Everything from the line containing "# Liner glaze: seals" through the line containing "obj.parent = empty" should be repeated exactly, and nothing else from the data.

----------------------------------------

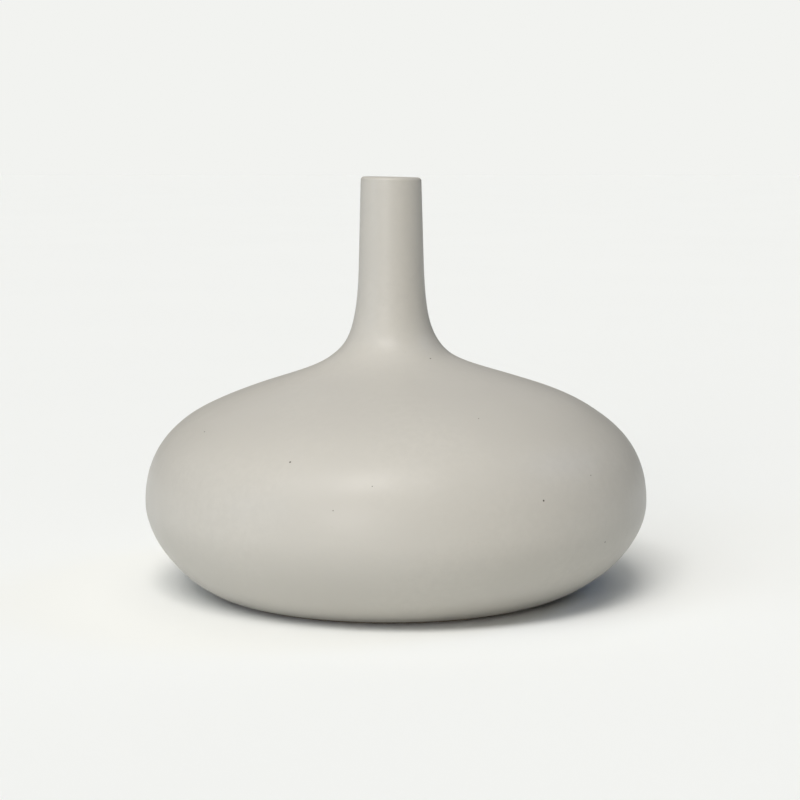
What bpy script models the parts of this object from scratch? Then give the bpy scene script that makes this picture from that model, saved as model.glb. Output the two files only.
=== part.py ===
"""Ceramic bud vase: a low rounded body with a gently dished shoulder and a slender neck.

Everything is a body of revolution about Z, standing on the plane z = 0. The outside is one
outline that starts at the foot, goes round the belly, up the neck, over the lip and a little way
down the bore. Every piece is cut out of that outline: a place on it is a distance travelled from
the foot, and a layer is a depth below it, so neighbouring pieces follow each other exactly.
Lengths are metres.
"""
import math

import bmesh
import bpy
import numpy as np

SIDES = 40                # flat sides round the axis
FACET_ERROR = 0.00015     # how far the flats between two rings may stray from the curve
NEAREST_RING = 0.001      # a ring closer than this to the end of a run is left out

# Outside of the glazed vase
HEIGHT = 0.135
BELLY_RADIUS = 0.0825
BELLY_Z = 0.0295
FOOT_RADIUS = 0.057       # where the underside meets the table
FOOT_ANGLE = 16.0         # rise of the underside there, degrees
SHOULDER_RADIUS = 0.045   # middle of the nearly straight slope
SHOULDER_Z = 0.0673
SHOULDER_ANGLE = 18.0     # slope of the shoulder there, degrees
NECK_RADIUS = 0.0106      # where the flare has become the neck
NECK_Z = 0.108
RIM_RADIUS = 0.0099
LIP_ROUND = 0.0012        # radius of the lip's two rounded corners
MOUTH_RADIUS = 0.006
MOUTH_GLAZE_DEEP = 0.008  # how far down inside the mouth the outer glaze reaches

# How far each curve of the outline runs straight on from its two ends
FOOT_PULL = 0.013
BELLY_PULL_DOWN = 0.012
BELLY_PULL_UP = 0.021
SHOULDER_PULL_OUT = 0.024
SHOULDER_PULL_IN = 0.030
NECK_PULL_DOWN = 0.033

# Layers, as depths below the outside
SLIP_GAP = 0.0003         # the film of slip or air between two pieces
GLAZE = 0.0006            # matte outer glaze
LINER = 0.0004            # glaze that seals the inside
CLAY = GLAZE + SLIP_GAP   # the clay's outer face
WALL_AT_FOOT = 0.0095     # the clay's inner face
WALL_AT_BELLY = 0.006
WALL_AT_SHOULDER = 0.0054
WALL_AT_NECK = 0.00325

# Joints, as distances along the outline from the foot
GLAZE_LINE = 0.003        # bare clay below this
FOOT_SEAM = 0.0065        # foot ring to bowl
BELLY_SEAM_ABOVE = 0.007  # bowl to shoulder, above the belly's widest line
NECK_SEAM_BELOW = 0.032   # shoulder to neck, below the end of the flare
LAP = 0.004               # how far one piece tucks inside the next

# Foot ring
FOOT_WIDTH = 0.009        # width of the ring that stands on the table
FOOT_BEVEL = 0.0005       # its two bottom edges
FOOT_TAPER = 0.0008       # how much wider it is at the top than at the bottom
FOOT_SEAM_DEEP = 0.0026   # depth at which the seam with the bowl turns level
TONGUE_INSET = 0.0022     # its tongue is this much narrower on each side
TONGUE_TALL = 0.0016


def bezier(start, start_pull, end_pull, end, steps=80):
    """Points of a cubic curve, the two middle arguments being its handles."""
    t = np.linspace(0.0, 1.0, steps)[:, None]
    corners = [np.array(point, dtype=float) for point in (start, start_pull, end_pull, end)]
    weights = ((1 - t) ** 3, 3 * (1 - t) ** 2 * t, 3 * (1 - t) * t ** 2, t ** 3)
    return sum(weight * corner for weight, corner in zip(weights, corners))


def corner_arc(centre, radius, first_degrees, last_degrees, steps=24):
    angles = np.radians(np.linspace(first_degrees, last_degrees, steps))
    return np.array(centre) + radius * np.column_stack([np.cos(angles), np.sin(angles)])


def along(angle_degrees, length):
    angle = math.radians(angle_degrees)
    return np.array([length * math.cos(angle), length * math.sin(angle)])


def outside():
    """The outline as named stretches, each a run of (radius, height) points."""
    foot = np.array([FOOT_RADIUS, 0.0])
    belly = np.array([BELLY_RADIUS, BELLY_Z])
    shoulder = np.array([SHOULDER_RADIUS, SHOULDER_Z])
    neck = np.array([NECK_RADIUS, NECK_Z])
    lip_z = HEIGHT - LIP_ROUND
    lip = np.array([RIM_RADIUS, lip_z])
    down_neck = (neck - lip) / np.hypot(*(neck - lip))
    uphill = 180.0 - SHOULDER_ANGLE
    outer_corner = corner_arc((RIM_RADIUS - LIP_ROUND, lip_z), LIP_ROUND, 0, 90)
    inner_corner = corner_arc((MOUTH_RADIUS + LIP_ROUND, lip_z), LIP_ROUND, 90, 180)
    return {
        "underside": bezier(foot, foot + along(FOOT_ANGLE, FOOT_PULL),
                            belly - (0.0, BELLY_PULL_DOWN), belly),
        "dome": bezier(belly, belly + (0.0, BELLY_PULL_UP),
                       shoulder - along(uphill, SHOULDER_PULL_OUT), shoulder),
        "flare": bezier(shoulder, shoulder + along(uphill, SHOULDER_PULL_IN),
                        neck + NECK_PULL_DOWN * down_neck, neck),
        "neck": np.array([neck, lip]),
        "outer_corner": outer_corner,
        "rim": np.array([outer_corner[-1], inner_corner[0]]),
        "inner_corner": inner_corner,
        "bore": np.array([(MOUTH_RADIUS, lip_z), (MOUTH_RADIUS, HEIGHT - MOUTH_GLAZE_DEEP)]),
    }


class Outline:
    """The outside as one line that can be read at any distance and depth."""

    def __init__(self, stretches):
        points = np.vstack(list(stretches.values()))
        steps = np.hypot(*np.diff(points, axis=0).T)
        self.points = points[np.append(True, steps > 1e-9)]
        steps = np.hypot(*np.diff(self.points, axis=0).T)
        self.distance = np.append(0.0, np.cumsum(steps))
        direction = np.gradient(self.points, self.distance, axis=0)
        direction /= np.hypot(*direction.T)[:, None]
        self.inward = np.column_stack([-direction[:, 1], direction[:, 0]])
        heading = np.unwrap(np.arctan2(direction[:, 1], direction[:, 0]))
        bend = np.abs(np.diff(heading)) / steps
        self.rings_so_far = np.append(0.0, np.cumsum(np.sqrt(bend / (8 * FACET_ERROR)) * steps))
        self.ends = {name: self.distance_to(run[-1]) for name, run in stretches.items()}
        self.rings = []

    def distance_to(self, point):
        return float(self.distance[np.argmin(np.hypot(*(self.points - point).T))])

    def place_rings(self, cuts):
        """Rings at the stretches' ends and at the cuts, with more between them on the bends."""
        fixed = sorted([0.0] + list(self.ends.values()) + cuts)
        for first, last in zip(fixed, fixed[1:]):
            low, high = np.interp([first, last], self.distance, self.rings_so_far)
            wanted = np.linspace(low, high, max(1, round(high - low)) + 1)
            self.rings += list(np.interp(wanted[:-1], self.rings_so_far, self.distance))

    def at(self, place, depth=0.0):
        """The point this far along the outline and this far below it."""
        point = [np.interp(place, self.distance, column) for column in self.points.T]
        inward = [np.interp(place, self.distance, column) for column in self.inward.T]
        inward = np.array(inward) / math.hypot(*inward)
        return tuple(np.array(point) + depth * inward)

    def run(self, first, last, depth):
        """Points from one place to another. depth is a length or a function of the place."""
        depth_at = depth if callable(depth) else lambda place: depth
        low = min(first, last) + NEAREST_RING
        high = max(first, last) - NEAREST_RING
        between = [place for place in self.rings if low < place < high]
        if last < first:
            between.reverse()
        return [self.at(place, depth_at(place)) for place in [first] + between + [last]]


def revolve(name, outline, material):
    """A closed solid from an outline of (radius, height) points, spun about Z."""
    shape = bmesh.new()
    points = [shape.verts.new((radius, 0.0, height)) for radius, height in outline]
    edges = [shape.edges.new(pair) for pair in zip(points, points[1:])]
    if outline[0][0] > 0.0:
        edges.append(shape.edges.new((points[-1], points[0])))
    bmesh.ops.spin(shape, geom=points + edges, cent=(0, 0, 0), axis=(0, 0, 1),
                   angle=2 * math.pi, steps=SIDES, use_merge=True)
    bmesh.ops.remove_doubles(shape, verts=shape.verts, dist=1e-6)
    bmesh.ops.recalc_face_normals(shape, faces=shape.faces)
    mesh = bpy.data.meshes.new(name)
    shape.to_mesh(mesh)
    shape.free()
    mesh.shade_smooth()
    mesh.set_sharp_from_angle(angle=math.radians(35))
    mesh.materials.append(material)
    solid = bpy.data.objects.new(name, mesh)
    bpy.context.scene.collection.objects.link(solid)
    return solid


def plain_material(name, colour, roughness):
    material = bpy.data.materials.new(name)
    material.use_nodes = True
    shader = material.node_tree.nodes["Principled BSDF"]
    shader.inputs["Base Color"].default_value = (*colour, 1.0)
    shader.inputs["Roughness"].default_value = roughness
    return material


def build():
    for thing in list(bpy.data.objects):
        bpy.data.objects.remove(thing, do_unlink=True)

    line = Outline(outside())
    belly = line.ends["underside"]
    shoulder = line.ends["dome"]
    neck = line.ends["flare"]
    mouth_end = line.ends["bore"]
    liner_top = line.ends["neck"] - (MOUTH_GLAZE_DEEP - LIP_ROUND) - SLIP_GAP
    belly_seam = belly + BELLY_SEAM_ABOVE
    neck_seam = neck - NECK_SEAM_BELOW
    laps = [belly_seam, belly_seam + LAP, neck_seam, neck_seam + LAP]
    line.place_rings([GLAZE_LINE, FOOT_SEAM, liner_top] + laps)

    def wall(place):
        """Depth of the clay's inner face: thick at the foot, thin in the neck."""
        places = (0.0, belly, shoulder, neck)
        depths = (WALL_AT_FOOT, WALL_AT_BELLY, WALL_AT_SHOULDER, WALL_AT_NECK)
        return float(np.interp(place, places, depths))

    def liner_back(place):
        return wall(place) + SLIP_GAP

    def liner_face(place):
        return wall(place) + SLIP_GAP + LINER

    def tuck(seam, side):
        """Depth of the face inside a lapped joint. side is -1 outside the gap, 1 inside it."""
        return (CLAY + wall(seam)) / 2 + side * SLIP_GAP / 2

    brown_clay = (0.24, 0.175, 0.12)
    stone_white = (0.48, 0.46, 0.415)
    foot_clay = plain_material("foot_clay", brown_clay, 0.85)
    bowl_clay = plain_material("bowl_clay", brown_clay, 0.80)
    shoulder_clay = plain_material("shoulder_clay", brown_clay, 0.80)
    neck_clay = plain_material("neck_clay", brown_clay, 0.80)
    matte_glaze = plain_material("matte_glaze", stone_white, 0.40)
    clear_liner = plain_material("clear_liner", (0.46, 0.42, 0.35), 0.20)

    # Foot: a ring that stands on the table, with a tongue up into the bowl and a small step
    # outside where the glaze stops.
    step = GLAZE_LINE - SLIP_GAP
    seam_corner = line.at(FOOT_SEAM, FOOT_SEAM_DEEP)
    ring_top = seam_corner[1]
    ring_inside = FOOT_RADIUS - FOOT_WIDTH
    tongue_in = ring_inside + TONGUE_INSET
    tongue_out = FOOT_RADIUS - TONGUE_INSET
    ring = [(FOOT_RADIUS - FOOT_BEVEL, 0.0), line.at(FOOT_BEVEL), line.at(step)]
    ring += line.run(step, FOOT_SEAM, CLAY) + [seam_corner]
    ring += [(tongue_out, ring_top), (tongue_out, ring_top + TONGUE_TALL)]
    ring += [(tongue_in, ring_top + TONGUE_TALL), (tongue_in, ring_top)]
    ring += [(ring_inside - FOOT_TAPER, ring_top), (ring_inside, FOOT_BEVEL)]
    ring += [(ring_inside + FOOT_BEVEL, 0.0)]
    revolve("foot_ring", ring, foot_clay)

    # Bowl: floor and lower wall, with a groove below for the foot's tongue and a tongue of its
    # own above, inside the shoulder.
    bowl_foot = FOOT_SEAM + SLIP_GAP
    underside_z = ring_top + SLIP_GAP
    groove_z = underside_z + TONGUE_TALL
    bowl = [(0.0, underside_z), (tongue_in - SLIP_GAP, underside_z)]
    bowl += [(tongue_in - SLIP_GAP, groove_z), (tongue_out + SLIP_GAP, groove_z)]
    bowl += [(tongue_out + SLIP_GAP, underside_z), (seam_corner[0], underside_z)]
    bowl += line.run(bowl_foot, belly_seam, CLAY)
    bowl += line.run(belly_seam, belly_seam + LAP, tuck(belly_seam, 1))
    bowl += line.run(belly_seam + LAP, GLAZE_LINE, wall)
    bowl += [(0.0, bowl[-1][1])]
    revolve("lower_bowl", bowl, bowl_clay)

    # Shoulder: the dome, lapped over the bowl below and tucked inside the neck above.
    dome = line.run(belly_seam + SLIP_GAP, neck_seam, CLAY)
    dome += line.run(neck_seam, neck_seam + LAP, tuck(neck_seam, 1))
    dome += line.run(neck_seam + LAP, belly_seam + LAP + SLIP_GAP, wall)
    dome += line.run(belly_seam + LAP + SLIP_GAP, belly_seam + SLIP_GAP, tuck(belly_seam, -1))
    revolve("shoulder", dome, shoulder_clay)

    # Neck: the flare, the tube and the lip, down to a bore that the mouth glaze lines.
    tube = line.run(neck_seam + SLIP_GAP, mouth_end, CLAY)
    tube += line.run(liner_top, neck_seam + LAP + SLIP_GAP, wall)
    tube += line.run(neck_seam + LAP + SLIP_GAP, neck_seam + SLIP_GAP, tuck(neck_seam, -1))
    revolve("neck", tube, neck_clay)

    # Outer glaze: one coat from just above the foot, over the lip and into the mouth.
    coat = line.run(GLAZE_LINE, mouth_end, 0.0)
    coat += line.run(mouth_end, GLAZE_LINE, GLAZE)
    revolve("outer_glaze", coat, matte_glaze)

    # Liner glaze: seals the inside and meets the outer glaze inside the mouth.
    back = line.run(GLAZE_LINE, liner_top, liner_back)
    face = line.run(liner_top, GLAZE_LINE, liner_face)
    liner = [(0.0, back[0][1])] + back + face + [(0.0, face[-1][1])]
    revolve("liner_glaze", liner, clear_liner)


build()
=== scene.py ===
"""The looks of the ceramic bud vase: fine surfaces, glaze and clay materials, studio and camera.

Every piece is turned about Z from the same outline as the CAD, at a far finer step, and then
drifts a little off true, as a hand-thrown vase does. Lengths are metres and +Z is up.
"""

import math
import random

import bmesh
import bpy
import numpy as np
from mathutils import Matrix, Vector, noise


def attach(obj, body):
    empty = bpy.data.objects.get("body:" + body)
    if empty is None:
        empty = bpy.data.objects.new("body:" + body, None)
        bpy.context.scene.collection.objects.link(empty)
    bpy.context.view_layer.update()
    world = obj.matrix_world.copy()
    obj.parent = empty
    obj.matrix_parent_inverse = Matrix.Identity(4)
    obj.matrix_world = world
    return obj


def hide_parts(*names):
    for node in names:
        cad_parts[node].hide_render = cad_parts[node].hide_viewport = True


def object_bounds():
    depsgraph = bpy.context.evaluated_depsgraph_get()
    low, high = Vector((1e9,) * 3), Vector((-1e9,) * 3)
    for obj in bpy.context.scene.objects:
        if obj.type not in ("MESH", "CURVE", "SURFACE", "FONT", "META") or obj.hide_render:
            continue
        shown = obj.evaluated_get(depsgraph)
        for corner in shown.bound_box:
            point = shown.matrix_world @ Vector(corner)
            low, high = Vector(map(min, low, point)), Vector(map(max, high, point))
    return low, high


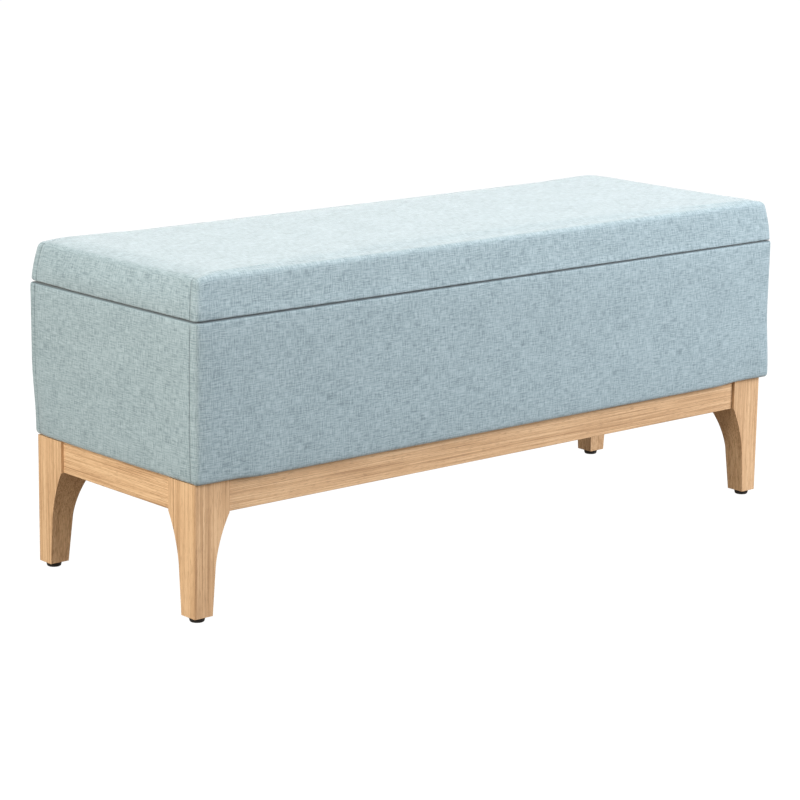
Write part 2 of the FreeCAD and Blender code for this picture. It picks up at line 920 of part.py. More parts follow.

----------------------------------------

Solved exercise:
    # Liner glaze: seals the inside and meets the outer glaze inside the mouth.
    back = line.run(GLAZE_LINE, liner_top, liner_back)
    face = line.run(liner_top, GLAZE_LINE, liner_face)
    liner = [(0.0, back[0][1])] + back + face + [(0.0, face[-1][1])]
    revolve("liner_glaze", liner, clear_liner)


build()
=== scene.py ===
"""The looks of the ceramic bud vase: fine surfaces, glaze and clay materials, studio and camera.

Every piece is turned about Z from the same outline as the CAD, at a far finer step, and then
drifts a little off true, as a hand-thrown vase does. Lengths are metres and +Z is up.
"""

import math
import random

import bmesh
import bpy
import numpy as np
from mathutils import Matrix, Vector, noise


def attach(obj, body):
    empty = bpy.data.objects.get("body:" + body)
    if empty is None:
        empty = bpy.data.objects.new("body:" + body, None)
        bpy.context.scene.collection.objects.link(empty)
    bpy.context.view_layer.update()
    world = obj.matrix_world.copy()
    obj.parent = empty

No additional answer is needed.